I have been puzzling over why I feel so strongly against teaching my daughters that some questions are inappropriate.  I think I have found the answer.  Since a confidant is just like a good friend, perhaps closer, and it is good to have confidants, and a confidant is someone that approriately asks those questions, wouldn’t we be teaching them NOT to be confidants?  Yes, we would.  And that is where my feeling comes from.  There are people I’d like to be closer to, and when they ask the inappropriate questions, I LIKE it - because it shows they are willing to risk being inappropriate to be closer to me.  So I can’t teach them to ask only appropriate questions in good conscience.

What bad things happen when you are inappropriate?  Sometimes there aren’t any, and in fact, good things come of it.  But sometimes bad things do happen as a result.  The general idea of avoiding anything that might produce a bad outcome has one ultimate strategy: kill yourself right now.  Or be sheltered, cloistered, lonely, quiet, meek, etc. all the time.  Enslave yourself to all the risk around you.  This is not a strategy for a happy life.  We have brains we can use to fix the bad things that happen, or to invent new ways of doing things that take the teeth out of the bad.  Success is built on failures.  Look at Edison’s light bulb research.  So the trick is not to learn what is inappropriate and avoid it, but rather to think and pay attention and figure out whether it’s too risky to try.  If you can’t figure it out, you decide - better safe than sorry?  Or better sorry (and experienced) than safe?  Which is better, to have loved and lost, or never to have loved at all?  Life is risk.  Embrace it.

But my friend is on the receiving side of my daughters’ - I’m comfortable calling it “psychological brutatlity” - isn’t that basically what asking inappropriate questions is?  So how should others deal with the kind of people raised with this “Life is risk - embrace it!” philosophy?  Here I have a conversation that might be instructive when my friend gets a check from a client, starting with the strategy of lying in an effort to silently tell the daughter that it’s none of her business:

Daughter: How much did you get?
Friend: A million dollars!
Daughter, frustrated: Nu uhh.  How much really?  Be honest.
Friend:  Ok.  Sorry.  It was only $950,000.  I think they gypped me.
Daughter: You’re lying, come on!  Please tell me?  Please?
Friend: I did!  I just told you.  And I even told you that I think they didn’t give me as much as they were supposed to.
Daughter: Well I know they don’t pay you THAT much.  Why won’t you tell me?
Friend: Honestly?  Because I don’t want to.  You know, some things are Ok to keep to yourself.
Daughter: But don’t you love me?  If you loved me, you’d answer my questions. (That’s something daughter learned from her dad.)
Friend: I do answer most of them.  But I don’t want to answer that one.
Daughter: Why not?  It’s just a number.
Friend: Hmmmm…  I guess I think that if you know, you’ll think I should spend some of it on you.  But it isn’t enough for me to spend any on you.  Is that enough information?
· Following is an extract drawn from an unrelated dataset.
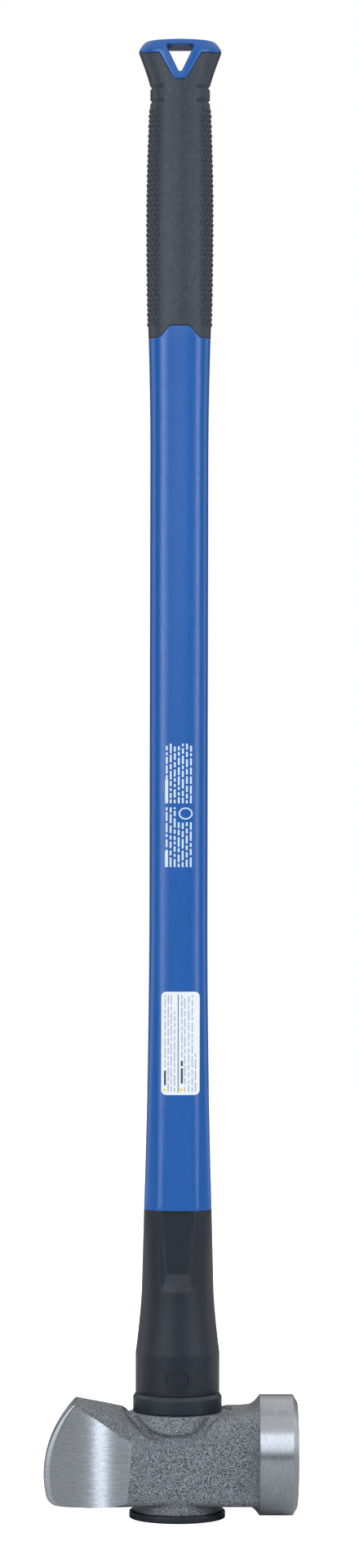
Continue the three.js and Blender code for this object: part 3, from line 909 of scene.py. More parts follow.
def eye_cap():
    """The flange and its spigot."""
    radius, top = cap_high.x, CAP_THICKNESS
    profile = [(0, 0), (radius - CAP_EDGE, 0)]
    for turn in range(1, 6):
        angle = math.radians(18 * turn)
        profile.append((radius - CAP_EDGE * (1 - math.sin(angle)), CAP_EDGE * (1 - math.cos(angle))))
    profile += [(radius, top - 0.35), (radius - 0.1, top - 0.1), (radius - 0.35, top)]
    profile += [(radius - 1.2, top), (radius - 1.5, top - 0.25), (radius - 3, top - 0.25), (0, top - 0.25)]
    flange = turned_about_handle(profile, 160)
    spigot = EYE_BOTTOM - Vector((0.2, 0.2))
    low, high = CAP_THICKNESS / 2, cap_high.z
    plug = closed_tube([oval_ring(low, spigot), oval_ring(high, spigot)], low, high, 96)
    return combine("UNION", flange, plug)


make_piece("cap_moulding", eye_cap(), [nylon], ["eye_cap"], sharp=30)

# %% [markdown]
# ## Collar
# A ring between the head and the sleeve. Its top has a wide soft chamfer and a small bead, and its
# wall shows the fine upright streaks of being pressed on.

# %% Collar
CORE_GAP = 0.2
TANG_WALL = 5.2
core_low, core_high = span("core_rod")
core_half = Vector((core_high.x, core_high.y))


def grown(half, x, y=None):
    """Half sizes grown by x and y, or by x both ways."""
    return half + Vector((x, x if y is None else y))


lower_tang = grown(core_half, TANG_WALL)


def collar():
    """The ring, with an oval hole for the shaft's tang."""
    low, high, radius = collar_low.z, collar_high.z, collar_radius
    profile = [(0, low), (radius - 0.9, low)]
    profile += [(radius - 0.35, low + 0.12), (radius - 0.08, low + 0.45), (radius, low + 0.9)]
    profile += [(radius, high - 2.7), (radius - 0.03, high - 2.45), (radius - 0.12, high - 2.2)]
    profile += [(radius - 1.2, high - 0.35), (radius - 1.35, high - 0.12), (radius - 1.6, high)]
    profile += [(0, high)]
    ring = turned_about_handle(profile, 200)
    hole = grown(lower_tang, CORE_GAP)
    bore = closed_tube([oval_ring(low - 1, hole), oval_ring(high + 1, hole)], low - 1, high + 1, 96)
    return combine("DIFFERENCE", ring, bore)


make_piece("collar_ring", collar(), [rubbed_nylon], ["seat_collar"], sharp=32)

# %% [markdown]
# ## Section of the handle
# Seen along its axis the handle is an octagon with rounded corners. The same power norm as on the head
# rounds a box and its four slanting sides together, and a higher power makes crisper corners. A narrow
# facet beside the front and the back catches the long light that runs up each side of the shaft.

# %% Section
SECTION_CORNER = 1.56
BASE_CRISP = 22
WAIST_CRISP = 7
FACET_SLOPE = 0.373
FACET_REACH = 1.165


def octagon(half, crisp, angle):
    """A rounded octagon's reach at an angle."""
    across = abs(math.cos(angle)) / half.x
    deep = abs(math.sin(angle)) / half.y
    slanted = (across + deep) / SECTION_CORNER
    full = (1 + SECTION_CORNER**-crisp) ** (1 / crisp)
    return full * (across**crisp + deep**crisp + slanted**crisp) ** (-1 / crisp)


def faceted(half, x, y, blend):
    """The depth at x with the corners of the front and back cut by narrow facets."""
    facet = half.y * (FACET_REACH - FACET_SLOPE * abs(x) / half.x)
    return math.copysign(soft_min(abs(y), facet, blend), y)


def facet_blend(crisp):
    """The facets' rounding: sharp where the section is crisp and soft where it isn't."""
    return clamp((BASE_CRISP - crisp) / (BASE_CRISP - WAIST_CRISP)) * 1.1 + 0.25


def ellipse(half, angle):
    """A true ellipse's reach at an angle."""
    return ((math.cos(angle) / half.x) ** 2 + (math.sin(angle) / half.y) ** 2) ** -0.5


# %% [markdown]
# ## Sleeve
# The black sleeve guards the handle when a blow falls short. It starts round at the collar, flares in,
# and turns into the shaft's octagon. At the front and back a tapered pocket runs down from its top.
# The pocket is carved by moving the wall's points back to its floor, sides and ramp, with small
# fillets, which keeps the rows clean where a cut would leave slivers.

# %% Sleeve sizes
sleeve_low, sleeve_high = span("overstrike_sleeve")
shaft_low, shaft_high = span("shaft_jacket")
shaft_base = Vector((shaft_high.x, shaft_high.y))
SLEEVE_FOOT = sleeve_low.z + 24.7
FLARE_HEIGHT = 39.5
FLARE_WIDTH = 2.75
POCKET_FLOOR = shaft_base.y - 2.8
POCKET_RAMP = sleeve_high.z - 39
POCKET_END = sleeve_high.z - 49.6
POCKET_ROUND = 0.35
POCKET_NORM = 6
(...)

Daughter: But how much is it?
Friend: If you loved me, you’d answer my questions.
Daughter: You didn’t ask me any questions.
Friend: “Is that enough information?” is a question, isn’t it?
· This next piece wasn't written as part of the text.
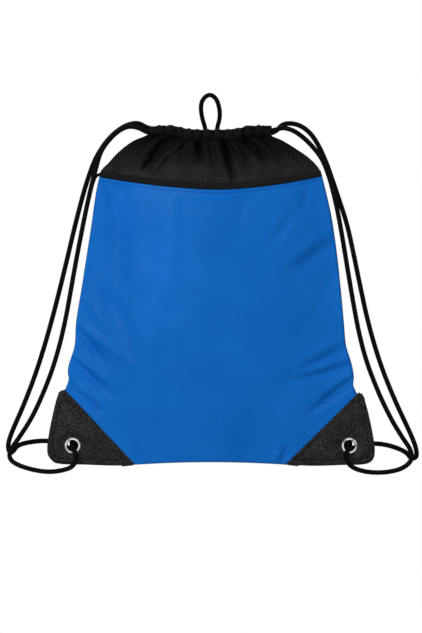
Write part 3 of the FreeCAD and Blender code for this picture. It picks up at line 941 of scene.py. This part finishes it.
def make_patch(name, hand, columns, rows):
    """One corner patch: a grid between its slant and its rounded outer edge."""
    side = side_of(name)
    outer = patch_rim(hand)
    start, end = np.array(PATCH_EDGE[hand][0]), np.array(PATCH_EDGE[hand][-1])
    points, uvs = [], []
    for c in range(columns):
        run = mix(0.003, 0.997, c / (columns - 1))
        on_slant = start + (end - start) * run
        place = run * (len(outer) - 1)
        low = int(place)
        on_edge = outer[low] + (outer[min(low + 1, len(outer) - 1)] - outer[low]) * (place - low)
        for r in range(rows):
            share = math.sin(math.pi / 2 * r / (rows - 1))
            x, height = on_slant + (on_edge - on_slant) * share
            depth = patch_depth(x, height, side, hand, outer)
            points.append(spot(x, height, side * depth))
            uvs.append((x * MM, height * MM))
    obj = mesh_object(name, points, grid_faces(columns, rows), uvs)
    open_holes(obj, [GROMMETS[hand]])
    return obj


# The free cords: x, height and depth behind the middle plane of each point of a route, from the front
# hem down the inner strand, through the grommet to the back, and up the outer strand
LEFT_ROUTE = (
    (-69.8, 361.8, -4), (-78.5, 367.2, -3.6), (-91, 369, -3.2), (-104, 361.4, -3), (-115.5, 348.4, -3),
    (-121.2, 338, -3), (-125.4, 322, -3), (-130.2, 303.2, -3), (-134.2, 285.8, -3), (-139.6, 259.7, -3),
    (-145.7, 228.1, -3), (-151.6, 195.4, -3), (-157.3, 162.8, -3), (-164.6, 130.1, -3), (-174.8, 97, -3),
    (-188.3, 64.8, -3.2), (-197.3, 47.4, -3.4), (-209, 29.5, -3.6), (-216, 20, -3.8), (-220, 11, -4),
    (-216.6, 3.6, -4.4), (-204, -2.2, -5), (-188, -6.2, -5.5), (-173.5, -7.4, -6), (-159.5, -5.2, -6.6),
    (-150, -1.5, -8), (-145.6, 8, -9), (-149, 17, -7.8), (-151, 20.4, -1), (-152, 24.4, 5.5),
    (-149, 27.8, 9.8), (-146, 24.2, 11.6), (-147.8, 18.8, 11.6), (-153.5, 17.4, 11.3), (-160, 20.6, 11),
    (-166.5, 23, 12), (-178, 26.2, 12), (-192, 25.6, 9), (-204.5, 23.4, 6), (-211.5, 20.6, 4.6),
    (-215.4, 14.8, 4), (-219.4, 12.4, 3.6), (-221.6, 21, 3), (-218, 33.5, 3), (-211.5, 48.4, 3),
    (-204.2, 64.8, 3), (-191.6, 97.4, 3), (-181.2, 130.1, 3), (-172, 162.8, 3), (-163.7, 195.4, 3),
    (-155.8, 228.1, 3), (-150.5, 250.9, 3), (-146.2, 268.4, 3), (-141.7, 285.8, 3), (-136.9, 303.2, 3),
    (-130.6, 322, 3), (-125.2, 335.4, 3), (-115.2, 351.4, 3), (-103.5, 363.4, 3), (-91, 371, 3.2),
    (-78.9, 373, 3.6), (-69.8, 367.2, 4),
)
RIGHT_ROUTE = (
    (69.8, 364.5, -4), (77.5, 367.2, -3.6), (88, 365, -3.2), (98, 358.5, -3), (107, 350.5, -3),
    (118.2, 337.4, -3), (123.2, 328, -3), (129.2, 311.9, -3), (133.6, 294.5, -3), (137.6, 277.1, -3),
    (142.4, 250.9, -3), (148.8, 211.8, -3), (154.3, 179.1, -3), (160.3, 146.4, -3), (168.5, 113.8, -3),
    (181.2, 81.1, -3), (188.7, 64.8, -3.2), (197.3, 47.6, -3.4), (208.8, 29, -3.6), (217, 17.5, -4),
    (219.2, 6, -4.4), (209.5, -3.2, -4.8), (195, -7.2, -5.4), (179.5, -8.2, -6), (164.5, -6.6, -6.6),
    (151, -1.2, -8), (145.8, 9, -8.8), (149, 17, -7.8), (151, 20.4, -1), (152, 24.4, 5.5),
    (149, 27.8, 9.8), (146, 24.2, 11.6), (147.8, 18.8, 11.6), (153.5, 17.4, 11.3), (160, 20.4, 11),
    (166, 21.8, 12), (177.5, 23.2, 12), (190.5, 22, 9), (203, 18.4, 6), (213.5, 13.4, 4.4),
    (218, 6.4, 3.8), (224.6, 8.4, 3.2), (223.2, 19.5, 3), (218.2, 32.1, 3), (210.6, 48.4, 3),
    (202.8, 64.8, 3), (189, 97.4, 3), (178, 130.1, 3), (169.3, 162.8, 3), (162.4, 195.4, 3),
    (155.7, 228.1, 3), (150.9, 250.9, 3), (146.4, 268.4, 3), (140.6, 285.8, 3), (134.9, 303.2, 3),
    (130.6, 315, 3), (127.4, 325, 3), (123.2, 335, 3), (118.4, 346, 3), (108.6, 361.9, 3),
    (95, 371.5, 3.2), (78.5, 372.5, 3.6), (70.2, 362.2, 4),
)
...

Daughter: Uhh…  Oh yeah.  Umm… Ok, no - I just want to know the number.
Friend: But I don’t want to tell you the number.
Daughter: Is it more than fifty?
Friend: It might be.  Or it might be less.  It isn’t exactly fifty though, that’s for sure.
Daughter: You’re mean!
Friend: You mean because I keep frustrating your attempts to get information that I don’t want you to have?  I think you’re being mean.  But you aren’t usually mean, which is why I’m getting so frustrated with you.  Why don’t you give up?
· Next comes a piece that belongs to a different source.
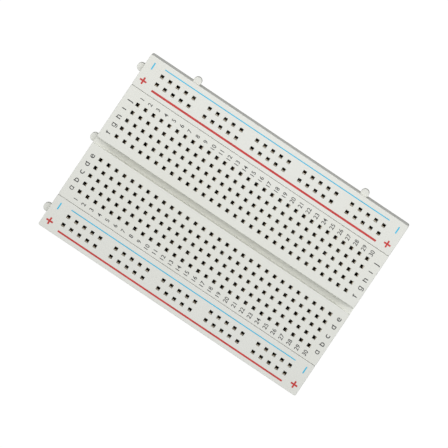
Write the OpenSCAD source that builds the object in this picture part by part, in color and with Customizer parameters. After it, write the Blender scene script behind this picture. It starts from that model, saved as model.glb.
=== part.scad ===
// Half-size solderless breadboard: a terminal block between two bus strips, each with its spring clips,
// adhesive foam pad and release liner. The housings hook together with edge lugs and lift apart along +Z.
// Origin: middle of the centre channel, on the surface that the board lies on. +X runs along the columns.

/* [Tie point grid] */
// Distance between neighbouring tie points
pitch = 2.54; // [2.5:0.01:2.6]
// Number of terminal columns
columns = 30; // [18:6:42]
// Contacts in each half of a column
rows = 5; // [3:1:6]
// Distance between the two rows of tie points beside the centre channel
channel_span = 7.62; // [7.4:0.01:8]
// Width of a square tie point hole
hole_w = 1.03; // [0.8:0.01:1.2]

/* [Housings] */
// Distance from the outer columns to the housing's ends
end_margin = 4.47; // [4.2:0.01:5]
// Distance from the outer row of tie points to the seam beside it
row_margin = 3.73; // [3.6:0.01:4.2]
// Width of a bus strip
bus_w = 9.62; // [9.4:0.02:10.4]
// Gap between two housings at a seam
seam_gap = 0.08; // [0.05:0.01:0.25]
// Height of a moulded housing
housing_h = 8.5; // [8.4:0.1:10]
// Thickness of the top skin that the tie points go through
skin = 1.3; // [1:0.1:1.4]
// Radius of a housing's upright corners
corner_r = 0.5; // [0.2:0.1:1]
// Width of the centre channel
channel_w = 1.9; // [1.8:0.1:3]
// Depth of the centre channel
channel_d = 2.6; // [2:0.1:3]
// Depth of the channel at its two ends, where its floor has risen
channel_end_d = 0.5; // [0.3:0.1:0.8]
// Length over which the channel's floor rises towards each end
channel_rise_l = 5.5; // [4:0.5:8]

/* [Edge lugs] */
// Radius of a lug's round end
lug_r = 1.15; // [0.8:0.05:1.2]
// Height of a lug
lug_h = 4; // [3:0.5:6]
// How far a lug on a long edge stands out
side_lug_out = 1.85; // [1.5:0.05:2]
// How far a lug on a short edge stands out
end_lug_out = 1.55; // [1.2:0.05:1.7]
// Distance of each side lug from the middle of the board, as a share of the board's length
side_lug_share = 0.325; // [0.25:0.005:0.38]
// Shift of both side lugs along the board
side_lug_shift = -0.25; // [-1:0.05:1]
// Shift of an end lug from the middle of its housing
end_lug_shift = 0.3; // [0:0.1:1]
// Depth of a side lug's top below the housing's top
side_lug_drop = 1.2; // [1.1:0.1:2]
// Depth of the tops of the two bus strips' end lugs below the housing's top
bus_end_lug_drop = 1.2; // [1.1:0.1:3]
// Depth of the top of the terminal block's end lug, whose socket lies under the end of the channel
terminal_end_lug_drop = 1.5; // [1.4:0.1:3]
// Clearance between a lug and its socket
lug_fit = 0.07; // [0.04:0.01:0.12]

/* [Spring clips] */
// Thickness of the clip strip
strip_t = 0.2; // [0.15:0.01:0.25]
// Outer width of a clip at its base
clip_w = 1.8; // [1.6:0.05:1.9]
// Height of a clip
clip_h = 7.0; // [6.4:0.1:7]
// Height at which the two fingers of a contact come closest
pinch_z = 5.8; // [4.5:0.1:6]
// Gap between the two fingers where they come closest
pinch_gap = 0.16; // [0.1:0.02:0.3]
// Gap between the two fingers at the clip's mouth
mouth_gap = 0.9; // [0.7:0.02:1.2]
// Length of one contact along the clip
contact_l = 1.86; // [1.6:0.02:2]
// Height of the clip's undivided base
clip_base_h = 1.6; // [1:0.1:2.5]
// Clearance between a clip and the walls of its chamber
clip_fit = 0.17; // [0.17:0.01:0.2]
// How far a clip stands off the middle of its chamber, towards one side wall
clip_shift = 0.14; // [0:0.01:0.16]

/* [Backing] */
// Thickness of the adhesive foam
foam_t = 0.9; // [0.6:0.1:1.2]
// Thickness of the release liner
liner_t = 0.12; // [0.1:0.01:0.2]
// Distance of the foam's edge inside the housing's edge
foam_inset = 0.25; // [0.1:0.05:0.5]
// Distance of the liner's edge inside the housing's edge
liner_inset = 0.15; // [0.1:0.05:0.5]

/* [Hidden] */
$fn = 48;
cut = 0.5; // how far a cutting shape runs past the face that it opens

group_size = 5; // tie points in one group of a bus rail
group_step = group_size + 1; // an empty place follows each group
bus_groups = floor(columns / group_step);
bus_slots = bus_groups * group_step - 1;
board_l = (columns - 1) * pitch + 2 * end_margin;
side_lug_x = side_lug_share * board_l;
seam_y = channel_span / 2 + (rows - 1) * pitch + row_margin;
terminal_w = 2 * seam_y - seam_gap;
bus_y = seam_y + seam_gap / 2 + bus_w / 2;
bus_row_y = [bus_y - pitch / 2, bus_y + pitch / 2];

housing_z = liner_t + foam_t;
top_z = housing_z + housing_h;
half_row_y = (channel_span + (rows - 1) * pitch) / 2; // middle of the five contacts in half a column
chamber_w = clip_w + 2 * clip_fit;
notch_r = lug_r + 2 * lug_fit; // the backing's notch around a lug

pocket_w = 3; // moulding pockets in the underside, below the channel
pocket_l = 11;
pocket_rib = 1.2; // wall between two pockets
pocket_skin = 1.2; // floor left between a pocket and the channel
pocket_pitch = pocket_l + pocket_rib;
pocket_count = floor((columns - 1) * pitch / pocket_pitch);

function column_x(i) = (i - (columns + 1) / 2) * pitch;
function clip_name(i) = str("clip_column_", i < 10 ? "0" : "", i);
function bus_x(slot) = (slot - (bus_slots - 1) / 2) * pitch;
function in_group(slot) = slot % group_step < group_size;
function pocket_x(k) = (k - (pocket_count - 1) / 2) * pocket_pitch;
// The right half of an outline followed by its mirror image.
function both_halves(right) = concat(right, [for (k = [len(right) - 1:-1:0]) [-right[k].x, right[k].y]]);

// ---- outlines -------------------------------------------------------------

// A rectangle centred on the origin, with round corners.
module round_plate(l, w, r) {
    square([l - 2 * r, w], center = true);
    square([l, w - 2 * r], center = true);
    for (x = [-1, 1], y = [-1, 1])
        translate([x * (l / 2 - r), y * (w / 2 - r)]) circle(r);
}

// Places its children on the two side lug positions of an edge at y.
module at_side_lugs(y) {
    for (side = [-1, 1]) translate([side_lug_x * side + side_lug_shift, y]) children();
}

// Outline of one housing's backing: a plate set in from the edge and notched where a lug has to pass.
module backing_outline(w, inset) {
    difference() {
        square([board_l - 2 * inset, w - 2 * inset], center = true);
        at_side_lugs(-w / 2 - seam_gap + side_lug_out - lug_r) circle(notch_r);
        at_side_lugs(-w / 2) square([2 * notch_r, 2 * (side_lug_out - lug_r)], center = true);
        translate([board_l / 2 + seam_gap - end_lug_out + lug_r, end_lug_shift]) circle(notch_r);
    }
}

// ---- housings -------------------------------------------------------------

// An upright lug with its top at the given depth.
module lug(drop) {
    translate([0, 0, top_z - drop - lug_h]) cylinder(r = lug_r, h = lug_h);
}

// Cutter for the socket of such a lug, open at the bottom so that the housing can be lowered over the lug.
module socket(drop) {
    translate([0, 0, housing_z - cut]) cylinder(r = lug_r + lug_fit, h = housing_h - drop + lug_fit + cut);
}

// Solid body of a housing of width w with its lugs, centred on y = 0.
module housing_body(w, end_drop) {
    translate([0, 0, housing_z]) linear_extrude(housing_h) round_plate(board_l, w, corner_r);
    at_side_lugs(w / 2 + side_lug_out - lug_r) lug(side_lug_drop);
    translate([-board_l / 2 - end_lug_out + lug_r, end_lug_shift]) lug(end_drop);
}

// Sockets for the lugs of the housing at -Y and of a second board at +X.
module sockets(w, end_drop) {
    at_side_lugs(-w / 2 - seam_gap + side_lug_out - lug_r) socket(side_lug_drop);
    translate([board_l / 2 + seam_gap - end_lug_out + lug_r, end_lug_shift]) socket(end_drop);
}

// One tie point hole through the top skin.
module tie_hole(x, y) {
    translate([x - hole_w / 2, y - hole_w / 2, top_z - skin - cut]) cube([hole_w, hole_w, skin + 2 * cut]);
}

// Chamber, open at the bottom, for a clip of the given size centred on (x, y).
module chamber(x, y, l, w) {
    translate([x - l / 2, y - w / 2, housing_z - cut]) cube([l, w, housing_h - skin + cut]);
}

// The centre channel, open at both ends, with its floor rising over channel_rise_l towards each of them.
module channel() {
    end_x = board_l / 2;
    flat_x = end_x - channel_rise_l;
    right = [[flat_x, -channel_d], [end_x, -channel_end_d],
        [end_x + cut, -channel_end_d], [end_x + cut, cut]];
    translate([0, 0, top_z]) rotate([90, 0, 0]) linear_extrude(channel_w, center = true)
        polygon(both_halves(right));
}

module terminal_block() color("#e8e8e1") difference() {
    housing_body(terminal_w, terminal_end_lug_drop);
    sockets(terminal_w, terminal_end_lug_drop);
    channel();
    for (i = [1:columns], half = [-1, 1]) {
        chamber(column_x(i), half * half_row_y, chamber_w, clip_length(rows) + 2 * clip_fit);
        for (row = [0:rows - 1]) tie_hole(column_x(i), half * (channel_span / 2 + row * pitch));
    }
    // moulding pockets under the channel, split by ribs
    for (k = [0:pocket_count - 1])
        translate([pocket_x(k) - pocket_l / 2, -pocket_w / 2, housing_z - cut])
            cube([pocket_l, pocket_w, housing_h - channel_d - pocket_skin + cut]);
}

module bus_block(y) color("#e8e8e1") translate([0, y, 0]) difference() {
    housing_body(bus_w, bus_end_lug_drop);
    sockets(bus_w, bus_end_lug_drop);
    for (row_y = [-pitch / 2, pitch / 2]) {
        chamber(0, row_y, clip_length(bus_slots) + 2 * clip_fit, chamber_w);
        for (slot = [0:bus_slots - 1]) if (in_group(slot)) tie_hole(bus_x(slot), row_y);
    }
}

// ---- spring clips ---------------------------------------------------------

function clip_length(contacts) = (contacts - 1) * pitch + contact_l;

// Cross section of a clip: a base with two walls that lean in to the pinch and out again to the mouth.
module clip_profile() {
    outside = [[clip_w / 2, 0], [clip_w / 2, clip_base_h],
        [pinch_gap / 2 + strip_t, pinch_z], [mouth_gap / 2 + strip_t, clip_h]];
    inside = [[mouth_gap / 2, clip_h], [pinch_gap / 2, pinch_z],
        [clip_w / 2 - strip_t, clip_base_h], [clip_w / 2 - strip_t, strip_t]];
    polygon(both_halves(concat(outside, inside)));
}

// A clip lying along Y with the given number of contact places, some of which may hold no fingers.
module spring_clip(contacts, has_fingers = function(k) true) {
    l = clip_length(contacts);
    slot_l = pitch - contact_l;
    first_y = -(contacts - 1) / 2 * pitch;
    translate([-clip_shift, 0, housing_z]) difference() {
        rotate([90, 0, 0]) linear_extrude(l, center = true) clip_profile();
        for (k = [0:contacts - 2])
            translate([-clip_w, first_y + (k + 0.5) * pitch - slot_l / 2, clip_base_h])
                cube([2 * clip_w, slot_l, clip_h]);
        for (k = [0:contacts - 1]) if (!has_fingers(k))
            translate([-clip_w, first_y + (k - 0.5) * pitch, clip_base_h])
                cube([2 * clip_w, pitch, clip_h]);
    }
}

// The two clips of one column: a to e below the channel and f to j above it.
module clip_column(i) color("#c9b98f")
    for (half = [-1, 1]) translate([column_x(i), half * half_row_y, 0]) spring_clip(rows);

// The single clip along one rail of a bus strip.
module bus_clip(y) color("#c9b98f")
    translate([0, y, 0]) rotate([0, 0, -90]) spring_clip(bus_slots, function(k) in_group(k));

// ---- backing --------------------------------------------------------------

module foam_pad(y, w) color("#f1efe6")
    translate([0, y, liner_t]) linear_extrude(foam_t) backing_outline(w, foam_inset);

module release_liner(y, w) color("#e6d9a8")
    translate([0, y, 0]) linear_extrude(liner_t) backing_outline(w, liner_inset);

// ---- the assembly ---------------------------------------------------------

terminal_block();
bus_block(bus_y);  // top_bus_block
bus_block(-bus_y);  // bottom_bus_block

for (i = [1:columns]) clip_column(i);

bus_clip(bus_row_y[1]);  // top_bus_clip_minus
bus_clip(bus_row_y[0]);  // top_bus_clip_plus
bus_clip(-bus_row_y[0]);  // bottom_bus_clip_minus
bus_clip(-bus_row_y[1]);  // bottom_bus_clip_plus

foam_pad(0, terminal_w);  // terminal_foam_pad
foam_pad(bus_y, bus_w);  // top_bus_foam_pad
foam_pad(-bus_y, bus_w);  // bottom_bus_foam_pad

release_liner(0, terminal_w);  // terminal_release_liner
release_liner(bus_y, bus_w);  // top_bus_release_liner
release_liner(-bus_y, bus_w);  // bottom_bus_release_liner
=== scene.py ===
import math
import random

import bmesh
import bpy
from mathutils import Matrix, Vector


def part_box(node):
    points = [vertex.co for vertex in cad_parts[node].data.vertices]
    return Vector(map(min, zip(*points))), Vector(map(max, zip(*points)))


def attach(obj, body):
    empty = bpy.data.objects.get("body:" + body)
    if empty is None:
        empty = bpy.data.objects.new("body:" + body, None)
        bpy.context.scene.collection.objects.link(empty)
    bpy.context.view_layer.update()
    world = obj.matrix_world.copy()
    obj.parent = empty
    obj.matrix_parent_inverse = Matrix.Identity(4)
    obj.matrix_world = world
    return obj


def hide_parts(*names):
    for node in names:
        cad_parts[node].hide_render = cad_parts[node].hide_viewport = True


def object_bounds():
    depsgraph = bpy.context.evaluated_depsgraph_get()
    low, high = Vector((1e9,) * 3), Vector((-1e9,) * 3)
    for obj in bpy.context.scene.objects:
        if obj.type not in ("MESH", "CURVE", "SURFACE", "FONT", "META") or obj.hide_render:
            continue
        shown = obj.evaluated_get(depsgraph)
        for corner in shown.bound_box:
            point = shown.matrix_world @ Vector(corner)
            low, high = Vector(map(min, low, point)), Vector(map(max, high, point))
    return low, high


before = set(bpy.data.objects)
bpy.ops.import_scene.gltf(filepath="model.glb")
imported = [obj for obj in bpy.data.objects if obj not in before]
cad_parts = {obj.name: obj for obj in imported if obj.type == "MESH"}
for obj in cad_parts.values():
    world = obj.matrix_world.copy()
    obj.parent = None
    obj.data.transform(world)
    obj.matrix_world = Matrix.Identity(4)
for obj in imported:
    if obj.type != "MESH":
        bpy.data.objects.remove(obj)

cad_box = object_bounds()

MM = 0.001

# ---- sizes that the CAD boxes don't give, in mm ----------------------------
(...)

Daughter: Geez!  I don’t know what’s the big deal.  It’s just money.
Friend: You’ll figure it out some day… I think.
Daughter, after thinking through the conversation for a while: How about if I promise not to expect you to spend any of it on me?
Friend: Umm…
Daughter: I promise.  I really and truly promise.  Ok?
Friend: But don’t you think there are some things that we should be allowed to keep secret from each other?
Daughter: No.  I think we should share everything.
Friend: Well then we disagree on that question.  So the next question is… If you feel we should share everything and I feel we should be allowed to keep some secrets, whose feelings should I follow?
Daughter: Huh?
Friend: Our feelings disagree.  Should I go with my own feelings, staying true to myself, or with yours?
Daughter, angrily: Fine.  Don’t tell me then.
Friend: Ok.  But if you loved me, you’d answer my question.
Daughter: I did!  I said it’s fine!
Friend: Oh, ok.  But I asked whose feeling I should go with and “it’s fine” isn’t an appropriate answer.  An appropriate answer would be “Yours” or “Mine”.  But you were saying that it’s fine that I go with my own feelings this time, right?  So is that the general answer, or do you think that sometimes I should abandon my own belief system in favor of yours?
Daughter: Whatever.
Friend: Look, I think it’s neat that you want to be close enough to me that you can ask how much I get on my checks, but before being that close, it’s important for us to be able to discuss philosophical issues like this one about following your own beliefs.  I really think we each are supposed to follow our own, and consider others’ beliefs with respect.  That’s what I’m trying to do now, but you’re angry with me.  So if you don’t want to discuss the philosophy, that’s ok.  But if you do, just remember that I’m here for you.